Though now that I think about it more, that might be far more expensive, and 
there might also be some issues with recalculating x,y for a complex infinity. 
Thoughts?

Om




---- On Wed, 23 Feb 2022 21:40:58 -0600 Christopher Barker 
<python...@gmail.com> wrote ----

 > Tim,
 > 
 > Does 754 say anything about complex numbers?
 > 
 > It strikes me that what is needed is a defined behavior for complex numbers, 
 > rather than expecting them to magically work for all the edge cases simply 
 > by applying the algebraic rules with two floats. 
 > 
 > Your example of a complex infinity that should be one thing is a good one. 
 > Maybe the same for complex zero :-)
 > 
 > Anyway, Python is probably not the place to define a standard like this, but 
 > if there's a good one out there, then using it in Python could be nice.
 > 
 > -CHB
 > 
 > 
 > 
 > 
 > 
 > On Tue, Feb 22, 2022 at 6:41 PM Tim Peters <tim.pet...@gmail.com> wrote:
 > I have to say that signed zeroes and signed infinities don't work well
 >  in 754 for complex numbers. I know Kahan _wanted_ signed zeroes to
 >  help sort out branch cuts for complex functions, but he appears to be
 >  alone in the world in finding them useful for that ;-)
 >  
 >  Complex multiplication for values with signed zero components isn't
 >  even associative. At least not under any implementation I've tried.
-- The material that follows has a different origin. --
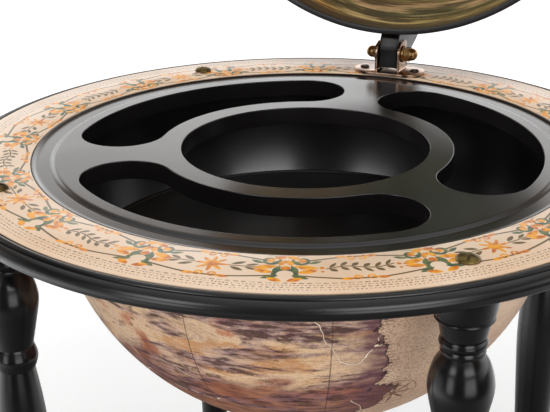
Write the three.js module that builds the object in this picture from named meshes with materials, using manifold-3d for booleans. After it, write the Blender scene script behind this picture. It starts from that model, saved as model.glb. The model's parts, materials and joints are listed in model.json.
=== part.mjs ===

I
 >  pointed that out on David Hough's "numeric-interest" mailing list
 >  while 754 was still being hammered out, but it was "already too late"
 >  to do anything about it.
 >  
 >  Here's a short driver:
 >  
 >      from itertools import product
 >      pz = 0.0
 >      cs = [complex(*t) for t in product((pz, -pz), repeat=2)]
 >      for x, y, z in product(cs, repeat=3):
 >          t1 = (x*y)*z
 >          t2 = x*(y*z)
 >          if repr(t1) != repr(t2):
 >              print(x, y, z, t1, t2)
 >  
 >  On my Windows 3.10.1, associativity fails in 24 (of the 64) cases:
 >  
 >  0j 0j (-0-0j) -0j 0j
 >  0j -0j (-0+0j) (-0+0j) 0j
 >  0j -0j (-0-0j) -0j (-0+0j)
 >  0j (-0+0j) (-0+0j) -0j 0j
 >  0j (-0-0j) -0j -0j (-0+0j)
 >  0j (-0-0j) (-0-0j) (-0+0j) 0j
 >  -0j 0j (-0+0j) (-0+0j) 0j
 >  -0j -0j (-0-0j) (-0+0j) 0j
 >  -0j (-0+0j) (-0+0j) (-0+0j) -0j
 >  -0j (-0+0j) (-0-0j) -0j 0j
 >  -0j (-0-0j) 0j (-0+0j) -0j
 >  -0j (-0-0j) (-0+0j) -0j 0j
 >  (-0+0j) 0j -0j 0j (-0+0j)
 >  (-0+0j) -0j 0j 0j (-0+0j)
 >  (-0+0j) (-0+0j) 0j 0j -0j
 >  (-0+0j) (-0+0j) -0j -0j (-0+0j)
 >  (-0+0j) (-0-0j) -0j 0j -0j
 >  (-0+0j) (-0-0j) (-0-0j) -0j (-0+0j)
 >  (-0-0j) 0j 0j 0j -0j
 >  (-0-0j) -0j 0j (-0+0j) -0j
 >  (-0-0j) -0j -0j 0j (-0+0j)
 >  (-0-0j) (-0+0j) -0j 0j -0j
 >  (-0-0j) (-0-0j) 0j 0j (-0+0j)
 >  (-0-0j) (-0-0j) (-0+0j) (-0+0j) -0j
 >  
 >  That isn't just academic. My employer's FORTRAN compiler failed to
 >  pass the US govt's validation suite at the time, because of a bizarre
 >  test failure: the accidental signs of these zeroes can have very
 >  visible consequences (e.g., as arguments to atan2(), which the
 >  validation suite called on the real and imag components after raising
 >  a complex zero to an integer power - and _which_ of the four complex
 >  zeroes you got depended on the grouping of the multiplies).
 >  
 >  Don't try to sell me the idea that any of that is logical ;-) BTW,
 >  exactly which cases in the above fail can also depend on the rounding
 >  mode (because x + -x is +0 for any finite x, _except_ under
 >  to-minus-infinity rounding, where the result changes to -0).
 >  
 >  Signed infinities are even sillier here. You want a single projective
 >  infinity in the complex plane, not a pair of signed infinities on each
 >  axis. And early drafts of 754 had a control bit to determine which
 >  flavor of infinity you got. But it's one of the few bits of esoterica
 >  that got dropped near the end. Partly because signed zeroes seemingly
 >  demand signed infinities too, like lutefisk demands haggis ;-)
 >  
 >  There was much to applaud in 754, but to my eyes signed zeroes, and
 >  NaN != NaN, caused far more trouble than they helped - and the
 >  exception model is such a pain it's almost never been implemented as
 >  intended (Python's `decimal` module being an exception, and Apple's
 >  long-dead SANE environment).
 >  
 >  BTW, complex was added as a full-blown built-in type in 1.4b1, long
 >  before Python had a major user base (mid-1990s). I think Guido added
 >  it because he was trained as a mathematician, so felt obligated ;-)
 >  Seriously, various Python versions of it (and rationals) were long in
 >  use as test cases for hammering out rules and APIs for coercion (and
 >  other native language features).